Task instructions
Reproduce the top of the data verbatim, through and including the line that contains "gores' normals there.".

# # # # # # #

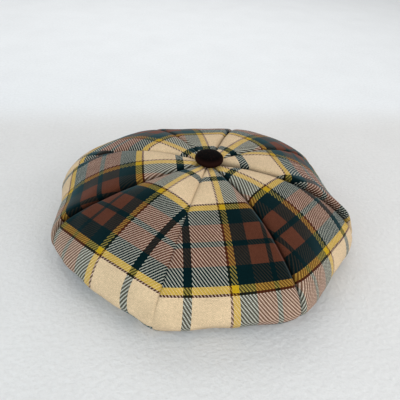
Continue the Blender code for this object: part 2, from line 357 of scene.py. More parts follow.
def gore_width(points):
    """Straight width of a gore's grid from seam to seam, as a column of rings."""
    return np.linalg.norm(points[:, -1] - points[:, 0], axis=-1)[:, None]


def from_seam(side, points, across):
    """Distance of each grid point from the gore's left seam (side -1) or its right one (side 1)."""
    return gore_width(points) * (1 - side * across) / 2


def both_pulls(gore):
    """Side and row of PULLS of the two seams of a gore."""
    return (-1, PULLS[gore]), (1, PULLS[(gore + 1) % GORE_COUNT])


def seam_normals(gore, grids, across):
    """Normals of a gore's grid, turned near each seam to the mean of both its gores' normals there.

    The weight of a seam's own normal is exp(-(d / reach)^2) at a distance d from it, with reach
    NORMAL_REACH or NORMAL_SHARE of the gore's width where it is narrow. So the two gores' cloth meets.
    """
    points, own = grids[gore], grid_normals(grids[gore])
    reach = np.minimum(gore_width(points) * NORMAL_SHARE, NORMAL_REACH)
    turned = own
    for side, edge in ((-1, 0), (1, -1)):
        neighbour = grid_normals(grids[(gore + side) % GORE_COUNT])[:, -1 - edge]
        at_seam = unit(own[:, edge] + neighbour)[:, None]
        weight = np.exp(-((from_seam(side, points, across) / reach) ** 2))[..., None]
        turned = turned + (at_seam - own) * weight
    return unit(turned)


def slow_relief(gore, points, rings, across):
    """Height of the dents and slow waves over a gore's grid.

    A dent is height * exp(-(along / length)^2 - (across / width)^2) from its middle. A wave is
    height * sin(2 pi (x, y, z) . place + start) on the place in space, so it runs on over the seams.
    Both grow with the square of the way to the rim.
    """
    height = np.zeros(points.shape[:2])
    for dent in DENTS[DENTS["gore"] == gore]:
        onward = (rings["way"][:, None] - dent["along"]) / dent["length"]
        sideways = (across - dent["across"]) * gore_width(points) / 2 / dent["width"]
        height += dent["height"] * np.exp(-(onward**2) - sideways**2)
    for wave in WAVES:
        place = points @ np.array([wave["x"], wave["y"], wave["z"]])
        height += wave["height"] * np.sin(2 * math.pi * place + wave["start"])
    return height * np.minimum(rings["rise"], 1.0)[:, None] ** 2


def seam_relief(gore, points, rings, across):
    """Height of the pulled-in seams and of the puckers round the button over a gore's grid.

    At a distance d from a seam the pull is -depth * exp(-(d / width)^2), and the ridge beside it is
    ridge * x * exp(1 - x) with x = d / (RIDGE_AT * width). A pucker is a cosine across the gore that
    fades with the distance from the button's edge.
    """
    height = np.zeros(points.shape[:2])
    for side, pull in both_pulls(gore):
        distance = from_seam(side, points, across)
        x = distance / (RIDGE_AT * pull["width"])
        height -= pull["depth"] * np.exp(-((distance / pull["width"]) ** 2))
        height += pull["ridge"] * x * np.exp(1 - x)
    beyond = np.maximum(rings["way"] - BUTTON_RADIUS, 0.0)[:, None]
    height *= past_rim(rings)
    height *= PULL_AT_BUTTON + (1 - PULL_AT_BUTTON) * np.minimum(beyond / PULL_GROWS, 1.0)
    pucker = np.cos(math.pi * (PUCKER_COUNT * (1 + across) + 1))
    return height + PUCKER_HEIGHT * pucker * np.exp(-beyond / PUCKER_REACH)


def past_rim(rings):
    """What is left of the pulls at each ring: all of it down to near the rim, and little below."""
    share = np.clip((rings["rise"] - RIM_BEGINS) / (1 - RIM_BEGINS), 0.0, 1.0)
    return 1 - (1 - PULL_BELOW_RIM) * share[:, None]


def roll_share(roll, rings):
    """How far a roll has risen at each ring, smoothly from 0 to 1 and back."""
    starts = np.clip((rings["rise"] - roll["begins"]) / ROLL_FADE, 0.0, 1.0)
    stops = np.clip((roll["ends"] - rings["rise"]) / ROLL_FADE, 0.0, 1.0)
    share = (starts * stops)[:, None]
    return share * share * (3 - 2 * share)


def roll_shift(gore, points, rings, across, normal):
    """How far the rolls of a gore move each point of its grid, sideways and outwards.

    At a distance d from its seam a roll is x * exp(1 - x) with x = d / width.
    """
    to_the_right = (points[:, -1] - points[:, 0]) / gore_width(points)
    shift = np.zeros(points.shape)
    for roll in ROLLS[ROLLS["gore"] == gore]:
        x = from_seam(roll["side"], points, across) / roll["width"]
        shape = (roll_share(roll, rings) * x * np.exp(1 - x))[..., None]
        shift += roll["over"] * roll["side"] * shape * to_the_right[:, None]
        shift += roll["lift"] * shape * normal
    return shift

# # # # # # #

Task response
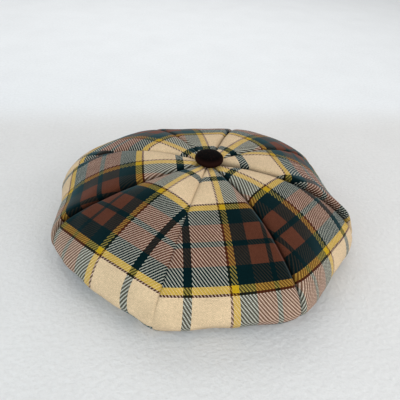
Continue the Blender code for this object: part 2, from line 357 of scene.py. More parts follow.
def gore_width(points):
    """Straight width of a gore's grid from seam to seam, as a column of rings."""
    return np.linalg.norm(points[:, -1] - points[:, 0], axis=-1)[:, None]


def from_seam(side, points, across):
    """Distance of each grid point from the gore's left seam (side -1) or its right one (side 1)."""
    return gore_width(points) * (1 - side * across) / 2


def both_pulls(gore):
    """Side and row of PULLS of the two seams of a gore."""
    return (-1, PULLS[gore]), (1, PULLS[(gore + 1) % GORE_COUNT])


def seam_normals(gore, grids, across):
    """Normals of a gore's grid, turned near each seam to the mean of both its gores' normals there.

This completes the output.